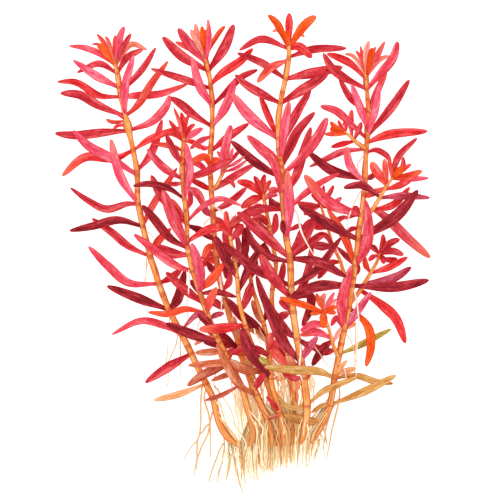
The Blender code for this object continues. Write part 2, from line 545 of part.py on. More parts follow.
def tube_mesh(points, radii, sides_step):
    """A closed tube along the points, from a curve with a bevel depth and filled caps."""
    curve = bpy.data.curves.new("tube", "CURVE")
    curve.dimensions = "3D"
    curve.bevel_depth = 1.0
    curve.bevel_resolution = sides_step
    curve.use_fill_caps = True
    spline = curve.splines.new("POLY")
    spline.points.add(len(points) - 1)
    for spot, point, radius in zip(spline.points, points, radii):
        spot.co = (point.x, point.y, point.z, 1.0)
        spot.radius = radius
    holder = bpy.data.objects.new("tube", curve)
    bpy.context.scene.collection.objects.link(holder)
    evaluated = holder.evaluated_get(bpy.context.evaluated_depsgraph_get())
    mesh = bpy.data.meshes.new_from_object(evaluated)
    bpy.data.objects.remove(holder)
    shape = bmesh.new()
    shape.from_mesh(mesh)
    bmesh.ops.remove_doubles(shape, verts=shape.verts, dist=SAME_POINT)
    bmesh.ops.triangulate(shape, faces=shape.faces)
    shape.to_mesh(mesh)
    shape.free()
    return mesh


def leaf_mesh(rings, tip):
    """A closed leaf from its sections."""
    mesh = bpy.data.meshes.new("leaf")
    corners = [corner for ring in rings for corner in ring] + [tip]
    mesh.from_pydata([tuple(c) for c in corners], [], leaf_faces(rings))
    return mesh


def tree_of(rings, tip):
    """A search tree of a leaf's faces."""
    corners = [corner for ring in rings for corner in ring] + [tip]
    return BVHTree.FromPolygons(corners, leaf_faces(rings))


def box_of(points, margin):
    low = Vector([min(p[i] for p in points) - margin for i in range(3)])
    high = Vector([max(p[i] for p in points) + margin for i in range(3)])
    return low, high


def apart(one, other):
    return any(one[0][i] > other[1][i] or other[0][i] > one[1][i] for i in range(3))


def stem_tree(stem):
    """A search tree of a stem with the room that leaves keep to it."""
    rings = []
    for i in range(0, len(stem.line), 4):
        along = stem.direction(i)
        side = along.cross(Vector((0, 0, 1))).normalized()
        up = side.cross(along)
        radius = stem.radius(i) + CLEAR_OF_OTHERS / 2
        for k in range(6):
            angle = math.pi / 3 * k
            rings.append(stem.line[i] + (side * math.cos(angle) + up * math.sin(angle)) * radius)
    faces = []
    for ring in range(len(rings) // 6 - 1):
        for k in range(6):
            n = (k + 1) % 6
            faces.append((ring * 6 + k, ring * 6 + n, ring * 6 + 6 + n, ring * 6 + 6 + k))
    return BVHTree.FromPolygons(rings, faces), box_of(rings, 0.0)


def leaves_of(name, stems):
    """The plan's leaves of one shoot, then those that hold it off the surface."""
    leaves = list(SHOOTS[name]["leaves"])
    stem = stems[name]
    for down, reach in UNDER_LEAVES.get(name, []):
        passes = []
        for share in (0.5, 1.0):
            spot = stem.line[stem.index_at(down + reach * share)]
            passes.append((spot.x / SQUARE + PLAN_MIDDLE[0], down + reach * share))
        start = stem.line[stem.index_at(down)]
        leaves.append((down, UNDER_LEAF_WIDTH, -start.z / MM, *passes))
    return leaves


def lifts_to_try(leaf, plan_length):
    """The leaf's own lift first, then others further and further from it."""
    steepest = STEEPEST * plan_length / MM
    for attempt in range(2 * LIFT_TRIES + 1):
        step = (attempt + 1) // 2 * (1 if attempt % 2 else -1)
        lift = leaf[2] + step * LIFT_STEP
        if abs(lift) <= max(steepest, abs(leaf[2])):
            yield lift


def is_free(name, box, whole, outer, taken, among_own):
    """Whether a leaf touches no other shoot and, if asked, no leaf of its own."""
    for owner, other_whole, other_outer, other_box in taken:
        if apart(box, other_box):
            continue
        if owner != name:
            if whole.overlap(other_whole):
                return False
        elif among_own and other_outer and outer.overlap(other_outer):
            return False
    return True


def grow_leaves(stems):
    """Every leaf of every shoot, each lifted or lowered until it touches nothing of another."""
    taken = []
    for name, stem in stems.items():
        tree, box = stem_tree(stem)
        taken.append((name, tree, None, box))
    grown = {name: [] for name in stems}
    for name, stem in stems.items():
        for leaf in leaves_of(name, stems):
            level = leaf_line(stem, leaf, 0.0, LEAF_POINTS)
            plan_length = sum((b - a).length for a, b in zip(level, level[1:]))
            tries = [(lift, plan_length > SMALL_LEAF) for lift in lifts_to_try(leaf, plan_length)]
            tries += [(lift, False) for lift in lifts_to_try(leaf, plan_length)]
            for lift, among_own in tries:
                line = leaf_line(stem, leaf, lift, LEAF_POINTS)
                rings, tip = leaf_rings(line, leaf[1], CLEAR_OF_OTHERS / 2)
                whole = tree_of(rings, tip)
                outer = tree_of(rings[1:], tip)
                box = box_of([c for ring in rings for c in ring] + [tip], 0.0)
                if is_free(name, box, whole, outer, taken, among_own):
                    taken.append((name, whole, outer, box))
                    grown[name].append((line, leaf))
                    break
            else:
                print("no room", name, leaf)
    return grown


def join_solids(name, body, additions, material):
    """One solid from a body and what grows on it."""
    whole = bpy.data.objects.new(name, body)
    bunch.objects.link(whole)
    whole.data.materials.append(material)
    if additions:
        shape = bmesh.new()
        for addition in additions:
            shape.from_mesh(addition)
        bmesh.ops.triangulate(shape, faces=shape.faces)
        grown = bpy.data.meshes.new(name + "_grown")
        shape.to_mesh(grown)
        shape.free()
        guide = bpy.data.objects.new(name + "_guide", grown)
        guides.objects.link(guide)
        guide.hide_render = True
        guide.display_type = "WIRE"
        union = whole.modifiers.new("grown", "BOOLEAN")
        union.operation = "UNION"
        union.solver = "EXACT"
        union.use_self = True
        union.object = guide
    return whole


def thin_out(solid):
    """Fewer faces for the same form: flat ones joined, then the smallest folds taken up."""
    flat = solid.modifiers.new("flat", "DECIMATE")
    flat.decimate_type = "DISSOLVE"
    flat.angle_limit = math.radians(FLAT_WITHIN)
    solid.modifiers.new("triangles", "TRIANGULATE")
    fewer = solid.modifiers.new("fewer", "DECIMATE")
    fewer.decimate_type = "COLLAPSE"
    fewer.ratio = KEPT_FACES


def plain_material(name, colour):
    material = bpy.data.materials.new(name)
    material.use_nodes = True
    shader = material.node_tree.nodes["Principled BSDF"]
    shader.inputs["Base Color"].default_value = (*colour, 1.0)
    shader.inputs["Roughness"].default_value = ROUGHNESS
    return material


def shoot_solid(name, stem, grown, material):
    """A stem with its leaves."""
    length = sum((b - a).length for a, b in zip(stem.line, stem.line[1:]))
    count = max(5, round(length / STEM_SECTION) + 1)
    picks = [round(i * (len(stem.line) - 1) / (count - 1)) for i in range(count)]
    body = tube_mesh([stem.line[i] for i in picks], [stem.radius(i) for i in picks], 1)
    blades = []
    for line, leaf in grown:
        blades.append(leaf_mesh(*leaf_rings(line, leaf[1])))
    thin_out(join_solids(name, body, blades, material))


def root_tube(points, start_radius):
    """One lock of roots, tapering to its tip."""
    line = curve_through(points, len(points) + 1)
    last = len(line) - 1
    radii = [start_radius + (ROOT_TIP - start_radius) * i / last for i in range(last + 1)]
    return tube_mesh(line, radii, 0)


def stem_roots(name, stem, locks, material):
    """The roots of a cut end, a small gap below it."""
    out = -stem.direction(0)
    start = stem.line[0] + out * GAP
    radius = stem.radius(0)
    tubes = []
    for number, lock in enumerate(locks):
        points = [place(*spot) for spot in lock]
        if number == 0:
            points[0:0] = [start, start + out * radius]
        tubes.append(root_tube(points, radius if number == 0 else radius * BRANCH_RADIUS))
    thin_out(join_solids(name, tubes[0], tubes[1:], material))


def loose_roots(name, locks, material):
    """Single long roots, joined where they fork."""
    tubes = [root_tube([place(*spot) for spot in lock], LOOSE_ROOT_RADIUS) for lock in locks]
    thin_out(join_solids(name, tubes[0], tubes[1:], material))


for item in list(bpy.data.objects):
    bpy.data.objects.remove(item)
bunch = bpy.data.collections.new("rotala")
guides = bpy.data.collections.new("guides")
bpy.context.scene.collection.children.link(bunch)
bpy.context.scene.collection.children.link(guides)

stems = grow_stems()
leaves = grow_leaves(stems)
for shoot_name, shoot_stem in stems.items():
    tint = plain_material(shoot_name + "_red", SHOOT_COLOURS.get(shoot_name, LEAF_RED))
    shoot_solid(shoot_name + "_shoot", shoot_stem, leaves[shoot_name], tint)
root_tan = plain_material("root_tan", ROOT_TAN)
for shoot_name, shoot_locks in STEM_ROOTS.items():
    stem_roots(shoot_name + "_roots", stems[shoot_name], shoot_locks, root_tan)
for root_name, root_locks in LOOSE_ROOTS.items():
    loose_roots(root_name, root_locks, root_tan)
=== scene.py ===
"""Looks of a bunch of red rotala that lies on a pale surface, seen from straight above."""
import math
import random

import bpy
import numpy as np
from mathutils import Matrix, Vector
from mathutils.bvhtree import BVHTree


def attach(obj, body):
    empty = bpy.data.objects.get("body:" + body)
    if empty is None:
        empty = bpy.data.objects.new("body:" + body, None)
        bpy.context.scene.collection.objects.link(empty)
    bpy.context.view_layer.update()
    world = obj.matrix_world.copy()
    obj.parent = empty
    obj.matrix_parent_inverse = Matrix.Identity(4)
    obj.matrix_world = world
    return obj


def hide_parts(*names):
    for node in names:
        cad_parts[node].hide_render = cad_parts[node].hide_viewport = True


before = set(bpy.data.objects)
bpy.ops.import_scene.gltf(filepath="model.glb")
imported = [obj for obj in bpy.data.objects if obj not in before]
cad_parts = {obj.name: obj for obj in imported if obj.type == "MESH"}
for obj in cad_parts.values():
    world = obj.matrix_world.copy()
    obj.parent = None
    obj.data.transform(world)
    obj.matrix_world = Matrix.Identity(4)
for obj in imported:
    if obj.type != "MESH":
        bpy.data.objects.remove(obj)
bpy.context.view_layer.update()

# The growing plan, as the solids follow it: squares across and down, heights in millimetres.
BUNCH_LENGTH = 0.180
PLAN_LENGTH = 481
SQUARE = BUNCH_LENGTH / PLAN_LENGTH
PLAN_MIDDLE = (242.0, 253.56)
MM = 0.001

# A stem thins by this share from its cut end to its tip. A side shoot keeps the gap to its parent.
STEM_TAPER = 0.45
STEM_POINTS = 120
GAP = 0.0005

# The solid leaf: its thickness, the shares of its planned width at its foot and at its widest,
# how far along that is, and how blunt its tip is. Shorter leaves have fewer sections.
LEAF_THICKNESS = 0.0008
LEAF_FOOT = 0.45
LEAF_FULLNESS = 1.07
LEAF_SWELL = 0.50
TIP_BLUNTNESS = 5
LEAF_POINTS = 41
SMALL_LEAF = 0.010
LONG_LEAF = 0.026

# A leaf starts inside its stem, this share of the stem's radius outwards. It starts higher or lower
# by the share lift / FULL_LIFT of the radius, with the lift in millimetres, but by LEAF_SIDE at most,
# and TIP_ROOM stem points or more below the tip.
LEAF_START = 0.15
LEAF_SIDE = 0.35
FULL_LIFT = 20.0
TIP_ROOM = 4

# How a leaf is lifted or lowered until it is clear of other shoots: how steep it may get for its
# length, the room it keeps, the steps in millimetres and how many are tried each way.
STEEPEST = 0.9
CLEAR_OF_OTHERS = 0.0007
LIFT_STEP = 1.2
LIFT_TRIES = 14

# The planned width of a leaf that holds the bunch off the surface, in squares.
UNDER_LEAF_WIDTH = 6

# The search tree of a stem takes every so many of its points, with so many sides.
TREE_STEP = 4
TREE_SIDES = 6

# The fine blade: its thickness, how fast that falls off to the rim, the groove along its midrib,
# its sections and the steps across one, how the sections crowd towards the tip, the level of its
# channel, and the waves of its rim.
BLADE_AT_MIDRIB = 0.00042
BLADE_AT_EDGE = 0.00016
BLADE_FALL = 1.5
MIDRIB_GROOVE = 0.00006
LEAF_LENGTHS = 20
LEAF_ACROSS = 8
LEAF_CROWDING = 1.25
CHANNEL_LEVEL = 0.3
RIM_WAVES = 5.5
RIM_LAG = 1.2

# Nothing is lower than this above the surface.
LOWEST = 0.0001

# The fine stem: narrower between its whorls than at them, with shallow flutes, drawn in at its
# cut end over so many points, and closed at its tip.
STEM_SIDES = 14
STEM_BETWEEN = 0.96
WHORL_SWELL = 0.12
WHORL_REACH = 1.1
KNOB_WIDTH = 1.5
FLUTES = 4
FLUTE_DEPTH = 0.03
CUT_END_WIDTH = 0.45
CUT_END_TAPER = 7
STEM_TIP_WIDTH = 0.3

# A strand sways this far from its line, in long bends and, by a share of that, in short ones. It
# sways up and down by a share of its sway aside. At its fullest it has this share of its radius.
STRAND_SIDES = 6
STRAND_SWAY = 0.0002
LONG_BENDS = (6, 5)
SHORT_BENDS = (17, 14)
SHORT_BEND_SHARE = 0.4
UPWARD_SWAY = 0.6
STRAND_FULLNESS = 1.05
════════
**WHAT IS REQUIRED**
Take the line containing "stems = grow_stems()" and the line containing "obj.parent = None". Write out both and all lines between, exactly, and nothing more.

**SOLUTION TO THIS TASK**
stems = grow_stems()
leaves = grow_leaves(stems)
for shoot_name, shoot_stem in stems.items():
    tint = plain_material(shoot_name + "_red", SHOOT_COLOURS.get(shoot_name, LEAF_RED))
    shoot_solid(shoot_name + "_shoot", shoot_stem, leaves[shoot_name], tint)
root_tan = plain_material("root_tan", ROOT_TAN)
for shoot_name, shoot_locks in STEM_ROOTS.items():
    stem_roots(shoot_name + "_roots", stems[shoot_name], shoot_locks, root_tan)
for root_name, root_locks in LOOSE_ROOTS.items():
    loose_roots(root_name, root_locks, root_tan)
=== scene.py ===
"""Looks of a bunch of red rotala that lies on a pale surface, seen from straight above."""
import math
import random

import bpy
import numpy as np
from mathutils import Matrix, Vector
from mathutils.bvhtree import BVHTree


def attach(obj, body):
    empty = bpy.data.objects.get("body:" + body)
    if empty is None:
        empty = bpy.data.objects.new("body:" + body, None)
        bpy.context.scene.collection.objects.link(empty)
    bpy.context.view_layer.update()
    world = obj.matrix_world.copy()
    obj.parent = empty
    obj.matrix_parent_inverse = Matrix.Identity(4)
    obj.matrix_world = world
    return obj


def hide_parts(*names):
    for node in names:
        cad_parts[node].hide_render = cad_parts[node].hide_viewport = True


before = set(bpy.data.objects)
bpy.ops.import_scene.gltf(filepath="model.glb")
imported = [obj for obj in bpy.data.objects if obj not in before]
cad_parts = {obj.name: obj for obj in imported if obj.type == "MESH"}
for obj in cad_parts.values():
    world = obj.matrix_world.copy()
    obj.parent = None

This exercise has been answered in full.